Люди способны испытывать гнев и мобилизовывать энергию своего организма для демонстрации силы и агрессии. У этих способностей также имеются физиологические основания, которые являются универсальными для любых обществ [Экман, Фризен 2022] и обнаруживаются у большинства маленьких детей20. В эволюционной психологии способность проявлять гнев объясняется в качестве способа мобилизации усилий организма для преодоления какого-либо препятствия [Frijda 1986: 19]. Но когда препятствием оказывается другой человек, заложенная в наших системных настройках способность к гневу и агрессии встречается с еще более сильной подобной настройкой – склонностью включаться в общий с другими людьми фокус внимания и эмоциональные ритмы других людей. Откуда мы знаем, что склонность к вовлеченности во взаимодействие сильнее, чем мобилизованная агрессия? Это знание появляется из микроситуационных свидетельств, рассматриваемых на всем протяжении этой книги, которые демонстрируют, что наиболее распространенной тенденцией является резкое прекращение открытого насилия, а когда насилие все же возникает, оно происходит в виде процесса взаимодействия, который обстоятельно ориентирован на преодоление конфронтационной напряженности, но по-прежнему сохраняет ее следы.
Это не означает, что люди не могут находиться в конфликте. У них зачастую бывают конфликтные интересы, а по отношению к противникам мы нередко демонстрируем неприязнь.
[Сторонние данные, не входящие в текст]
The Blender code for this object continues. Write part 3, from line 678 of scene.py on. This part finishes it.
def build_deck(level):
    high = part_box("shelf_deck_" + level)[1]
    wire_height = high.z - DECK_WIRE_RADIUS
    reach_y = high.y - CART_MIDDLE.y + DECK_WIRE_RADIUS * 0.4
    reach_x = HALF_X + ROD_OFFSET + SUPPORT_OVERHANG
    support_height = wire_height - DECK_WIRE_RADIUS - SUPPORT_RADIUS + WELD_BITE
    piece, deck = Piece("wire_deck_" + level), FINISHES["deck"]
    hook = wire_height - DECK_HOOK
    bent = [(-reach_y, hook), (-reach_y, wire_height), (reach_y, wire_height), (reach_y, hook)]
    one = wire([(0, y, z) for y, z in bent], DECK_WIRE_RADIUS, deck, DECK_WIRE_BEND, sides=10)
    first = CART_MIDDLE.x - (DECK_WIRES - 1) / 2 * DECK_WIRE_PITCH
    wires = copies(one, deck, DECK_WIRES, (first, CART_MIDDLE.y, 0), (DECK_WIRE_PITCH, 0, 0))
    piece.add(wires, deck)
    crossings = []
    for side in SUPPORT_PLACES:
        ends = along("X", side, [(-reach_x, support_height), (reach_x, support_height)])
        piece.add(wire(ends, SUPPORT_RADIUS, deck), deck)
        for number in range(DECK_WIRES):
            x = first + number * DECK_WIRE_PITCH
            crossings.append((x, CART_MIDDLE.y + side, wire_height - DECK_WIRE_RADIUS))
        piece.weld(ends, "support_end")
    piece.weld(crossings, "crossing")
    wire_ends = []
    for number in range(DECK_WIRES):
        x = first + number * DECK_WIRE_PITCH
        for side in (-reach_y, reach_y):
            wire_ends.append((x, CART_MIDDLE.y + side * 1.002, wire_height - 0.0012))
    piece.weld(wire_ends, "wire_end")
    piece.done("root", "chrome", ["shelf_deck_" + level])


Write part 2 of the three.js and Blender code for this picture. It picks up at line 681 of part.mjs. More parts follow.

Но этот антагонизм по большей части направлен против других лиц – а точнее, против расплывчато определяемых групп, – которые находятся на определенном расстоянии, желательно вне досягаемости для зрения и слуха. Всеобъемлющую напряженность вызывает именно непосредственная ситуационная конфронтация, и для того, чтобы насилие в ситуации лицом к лицу произошло, требуется какая-либо ситуационная траектория обхода этого эмоционального поля.
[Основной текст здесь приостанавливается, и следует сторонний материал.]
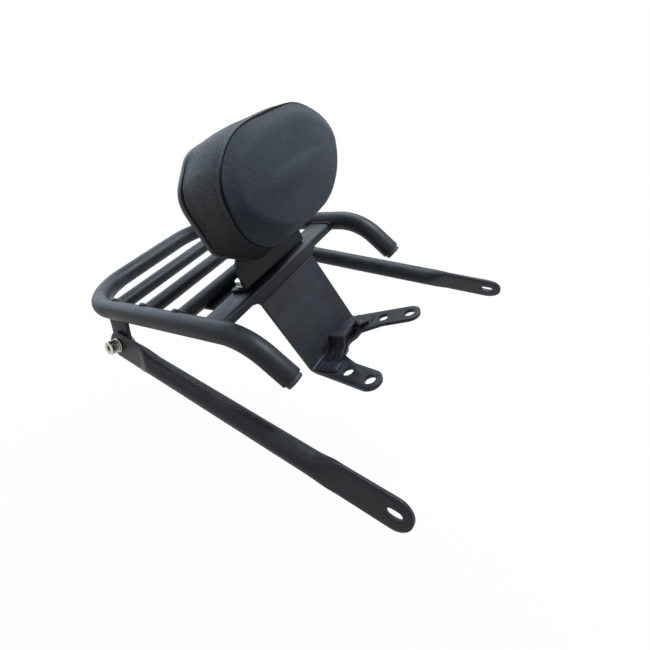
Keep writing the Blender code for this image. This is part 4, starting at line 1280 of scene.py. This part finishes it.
def inflate(rings):
    """Push a coarse cushion outward with Cloth, and return how far each point went."""
    mesh = as_mesh(skin([[tuple(point) for point in ring] for ring in rings]), "puff")
    mesh.transform(Matrix.Scale(MM * CLOTH_SCALE, 4))
    puff = put_in_scene("puff", mesh)
    held = puff.vertex_groups.new(name="held")
    count = len(rings[0])
    for row in (0, 1, BAND_STEPS):
        held.add(list(range(row * count, (row + 1) * count)), 1.0, "REPLACE")
    cloth = puff.modifiers.new("puff", "CLOTH")
    for key, value in CLOTH_SETTINGS.items():
        setattr(cloth.settings, key, value)
    cloth.settings.effector_weights.gravity = 0.0
    cloth.point_cache.frame_end = CLOTH_FRAMES
    for step in range(1, CLOTH_FRAMES + 1):
        scene.frame_set(step)
    graph = bpy.context.evaluated_depsgraph_get()
    moved = puff.evaluated_get(graph).to_mesh()
    after = np.array([tuple(v.co) for v in moved.vertices])
    before = np.array([tuple(v.co) for v in mesh.vertices])
    bpy.data.objects.remove(puff)
    bpy.data.meshes.remove(mesh)
    scene.frame_set(1)
    step_out = (after - before) / (MM * CLOTH_SCALE)
    length = np.linalg.norm(step_out, axis=1, keepdims=True)
    step_out *= np.minimum(1.0, PUFF_CAP / np.maximum(length, 1e-9))
    return step_out.reshape(len(rings), count, 3)


SMOOTHINGS = 24


def puff_field():
    """The movement of the coarse copy, evened out round the pad."""
    rings = cushion_grid(COARSE)
    field = inflate(rings)
    for _ in range(SMOOTHINGS):
        field = (np.roll(field, 1, 1) + 2 * field + np.roll(field, -1, 1)) / 4
    return field


puffs = puff_field()
print("the cover is pushed out by up to", round(float(np.linalg.norm(puffs, axis=2).max()), 2), "mm")


# %% Fine cushion
STITCH_PITCH = 3.8
VALLEY_DEPTH, VALLEY_HALF = 1.3, 0.95
LIP_HEIGHT, LIP_PLACE, LIP_HALF = 0.35, 3.4, 1.7
PUCKER_HEIGHT, PUCKER_REACH = 0.14, 2.6
WAVE_HEIGHT, DIMPLE_HEIGHT = 0.55, 0.14


def fine_puff(row, k):
    """Movement of the coarse copy, read between its points."""
    at = k / FINE * COARSE
    low = int(at) % COARSE
    part = at - int(at)
    return puffs[row, low] * (1 - part) + puffs[row, (low + 1) % COARSE] * part


def make_cushion():
    """The fine cushion with its seam: points, normals, number of stitches and seam length."""
    rings = cushion_grid(FINE)
    grid = np.array([[tuple(point) for point in ring] for ring in rings])
    for row in range(grid.shape[0]):
        for k in range(FINE):
            grid[row, k] += fine_puff(row, k)
    around = np.roll(grid, -1, 1) - np.roll(grid, 1, 1)
    along = np.gradient(grid, axis=0)
    normals = np.cross(around, along)
    normals /= np.maximum(np.linalg.norm(normals, axis=2, keepdims=True), 1e-9)
    if normals[BAND_STEPS // 2, 0, 1] < 0:
        normals = -normals
    seam = grid[BAND_STEPS]
    perimeter = float(np.linalg.norm(np.roll(seam, -1, 0) - seam, axis=1).sum())
    stitches = round(perimeter / STITCH_PITCH)
    for row in range(grid.shape[0]):
        gap = np.linalg.norm(grid[row] - seam, axis=1)
        if row == BAND_STEPS:
            gap = np.zeros(FINE)
        valley = LIP_HEIGHT * np.exp(-((gap - LIP_PLACE) / LIP_HALF) ** 2) \
            - VALLEY_DEPTH * np.exp(-(gap / VALLEY_HALF) ** 2)
        phase = np.arange(FINE) / FINE * stitches * 2 * pi
        pucker = PUCKER_HEIGHT * np.cos(phase) * np.exp(-(gap / PUCKER_REACH) ** 2)
        wide = np.array([noise.noise(Vector(point) * 0.028) for point in grid[row]])
        small = np.array([noise.noise(Vector(point) * 0.085 + Vector((9, 3, 5)))
                          for point in grid[row]])
        edge = 0.0 if row == 0 else 1.0
        uneven = edge * (WAVE_HEIGHT * wide + DIMPLE_HEIGHT * small)
        grid[row] += normals[row] * (valley + pucker + uneven)[:, None]
    return grid, normals, stitches, perimeter


# %% Cushion in its cover
BAND_SLOT, FRONT_SLOT, SEAM_SHADE_SLOT = 0, 1, 2
cushion_points, cushion_normals, stitch_count, seam_length = make_cushion()
cushion_builder = skin([[tuple(point) for point in ring] for ring in cushion_points])
cushion_builder.faces.ensure_lookup_table()
for number, face in enumerate(cushion_builder.faces):
    row = number // FINE
    face.material_index = FRONT_SLOT if row > BAND_STEPS else BAND_SLOT
    # the two rows beside the seam take the near-black copy: painted shade along the seam's valley
    if row in (BAND_STEPS - 1, BAND_STEPS):
        face.material_index = SEAM_SHADE_SLOT
cushion = add_piece("cushion", cushion_builder, rest_frame(),
                    [band_leather, front_leather, seam_shade_leather],
                    stands_for=["pad_cushion"], sharp=75.0)
print("seam", round(seam_length), "mm long with", stitch_count, "stitches")

# %% [markdown]
# ## Stitches
# A lockstitch shows as a row of short thread rolls that dive into the cover at both ends. Each is a
# small capsule bent into the seam's valley, and all of them are one piece.

# %% Seam stitches
THREAD_R = 0.50


def make_stitches():
    builder = bmesh.new()
    seam = [Vector(tuple(point)) for point in cushion_points[BAND_STEPS]]
    out = [Vector(tuple(normal)) for normal in cushion_normals[BAND_STEPS]]
    sides, steps, radius = 8, 6, THREAD_R
    for number in range(stitch_count):
        rings = []
        for step in range(steps + 1):
            share = step / steps
            at = (number + 0.16 + 0.68 * share) / stitch_count * FINE
            low, part = int(at) % FINE, at - int(at)
            high = (low + 1) % FINE
            point = seam[low].lerp(seam[high], part)
            tangent = (seam[high] - seam[low]).normalized()
            normal = out[low].lerp(out[high], part).normalized()
            across = tangent.cross(normal)
            swell = radius * max(0.12, sin(pi * share)) ** 0.4
            point = point + normal * (0.42 * sin(pi * share) - 0.05)
            rings.append(ring_round(point, normal, across, swell, sides))
        add_to(builder, skin(rings))
    return builder


add_piece("seam_stitches", make_stitches(), rest_frame(), thread, sharp=80.0)
print(stitch_count, "stitches of", 2 * THREAD_R, "mm thread")

# %% [markdown]
# ## Screws of the pad
# Four pan-head screws pass through the upright into the back shell. They are seen from behind only.
# Each is one turned profile, with a dimple for the driver.

# %% Pad screws
SCREW_HEIGHTS = {"lower": 84.0, "upper": 120.0}
SCREW_X = 26.0
for side in (LEFT, RIGHT):
    for row_name, height in SCREW_HEIGHTS.items():
        seat = -REST_THICK - SEAT_GAP
        head = turned([(0.0, 6.0), (2.2, 6.0), (3.0, 5.2), (3.0, seat), (5.3, seat), (5.5, seat - 0.5),
                       (5.4, seat - 1.4), (4.9, seat - 2.4), (4.0, seat - 3.1), (3.1, seat - 3.45),
                       (2.4, seat - 3.5), (2.05, seat - 1.9), (0.0, seat - 1.6)], 48)
        add_piece(f"pad_bolt_{row_name}_{SIDES[side]}", head,
                  rest_frame() @ shift(side * SCREW_X, height, 0), plated_steel,
                  stands_for=[f"pad_screw_{row_name}_{SIDES[side]}"], sharp=35.0)
print("pad screws", 2 * SCREW_X, "mm apart")

# %% [markdown]
# ## End plugs
# The open tube ends are closed by push-in plastic plugs with a slightly domed, rounded head.

# %% Plugs
plug_profile = [(0.0, -14.0), (9.0, -14.0), (10.3, -12.0), (10.35, -5.0), (9.6, -4.4), (9.6, -3.2),
                (10.35, -2.6), (10.4, 0.2), (10.4, 3.6), (10.2, 4.5), (9.6, 5.2), (8.6, 5.5),
                (4.0, 5.7), (0.0, 5.75)]
plug_lean = radians(HORN_ANGLE)
plug_out = Vector((0, -cos(plug_lean), -sin(plug_lean)))
for side in (LEFT, RIGHT):
    end = loop_centreline()[-1]
    across = Vector((1, 0, 0))
    add_piece(f"tube_plug_{SIDES[side]}", turned(plug_profile, 64),
              deck_frame((side * end.x, end.y, end.z), across, plug_out.cross(across), plug_out),
              plug_plastic, stands_for=[f"end_plug_{SIDES[side]}"], sharp=40.0)
print("plugs at the ends of the horns")

# %% [markdown]
# ## Welds of the plates
# A weld lies wherever one plate or tab meets a tube or another plate: along the folded angle, round
# each tab, at the ends of the strap and on both edges of the flat bar. The runs are rows of points
# along those seams, and the same helper as for the cross tubes lays the bead on them.

# %% Plate welds
for side in (LEFT, RIGHT):
    label = SIDES[side]
    line = [(side * (coped_x(2.3) - 0.3), y, 2.6) for y in np.linspace(31.0, 2.5, 22)]
    line += [(side * (coped_x(z) - 0.3), 1.2, z) for z in np.linspace(1.2, -8.0, 9)]
    add_weld(f"angle_weld_{label}", line, 1.9, seed=side * 2.7)
plate_line = [(x, 0.9, -17.0) for x in np.linspace(-56.0, 56.0, 90)]
add_weld("plate_weld", plate_line, 1.2, seed=6.1)
print("angle and plate welded")


# %% Ear welds
def ear_joint(side, out, half, drop=0.0):
    """A point of the seam between an ear and its tube, in the ear's own directions."""
    tilt = radians(EAR_TILT)
    outward = Vector((side * cos(tilt), 0, sin(tilt)))
    down = Vector((side * sin(tilt), 0, -cos(tilt)))
    centre = Vector((side * SIDE_X, EAR_Y + half, 0))
    return centre + outward * out + down * (sqrt(TUBE_R ** 2 - out ** 2) + drop)


EAR_HALF = 22.6
SIDE_RUN = np.linspace(-EAR_HALF, EAR_HALF, 30)
END_TURNS = np.linspace(0.3, pi - 0.3, 7)
for side in (LEFT, RIGHT):
    line = []
    for out in (1, -1):
        line += [ear_joint(side, -EAR_INSET + out * (EAR_THICK / 2 + 0.6), out * half, 0.6)
                 for half in SIDE_RUN]
        line += [ear_joint(side, -EAR_INSET + out * EAR_THICK / 2 * cos(turn),
                           out * (EAR_HALF + 2.2 * sin(turn)), 0.6) for turn in END_TURNS]
    add_weld(f"ear_weld_{SIDES[side]}", line, 2.6, closed=True, seed=side * 4.3)
print("tabs welded over", 2 * EAR_HALF, "mm")

# %% Bridge and stiffener welds
BRIDGE_RISE = radians(10.0)
BRIDGE_Y = -51.0
bridge_z = -117.0 + (-40.0 - BRIDGE_Y) * tan(BRIDGE_RISE)
bridge_back = Vector((0, cos(BRIDGE_RISE), -sin(BRIDGE_RISE)))
bridge_up = Vector((0, sin(BRIDGE_RISE), cos(BRIDGE_RISE)))
bridge_seat = deck_frame((0, BRIDGE_Y, bridge_z), Vector((1, 0, 0)), bridge_back, bridge_up)
for side in (LEFT, RIGHT):
    label = SIDES[side]
    front = [(side * x, -25.6, 0.9) for x in np.linspace(38.0, 56.4, 12)]
    outer_run = [(side * 56.8, y, 0.9) for y in np.linspace(-24.0, -1.0, 14)]
    back = [(side * x, 1.0, 1.4) for x in np.linspace(56.0, 30.0, 18)]
    add_piece(f"bridge_weld_{label}", bead(front + outer_run + back, 1.9, seed=side * 8.2),
              bridge_seat, weld_coat, sharp=80.0)
    for edge in (-1, 1):
        run = [(side * x, CROSS_ROWS["front"] + edge * 5.6, -CROSS_R + 0.4)
               for x in np.linspace(24.0, 62.0, 24)]
        add_weld(f"stiffener_weld_{label}_{'rear' if edge > 0 else 'front'}", run, 1.6,
                 seed=side * 5.9 + edge)
print("strap and flat bar welded")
Теперь можно перейти к рассмотрению второй особенности эволюции, актуальной для конструкции человеческого насилия. Здесь нас будет интересовать уже не биологическая эволюция физических системных настроек человеческих организмов – мы обратимся к человеческим институтам, которые также можно рассматривать как эволюционирующие во времени, причем одним институтам удается пройти отбор, необходимый для выживания, а другим нет. Если на физиологическом уровне человеческая эволюция привела к тому, что нас при столкновении с кем-то другим в антагонистическом режиме переполняет конфронтационная напряженность, то в истории человечества развитие насилия должно было происходить за счет социальной эволюции техник преодоления конфронтационной напряженности/страха.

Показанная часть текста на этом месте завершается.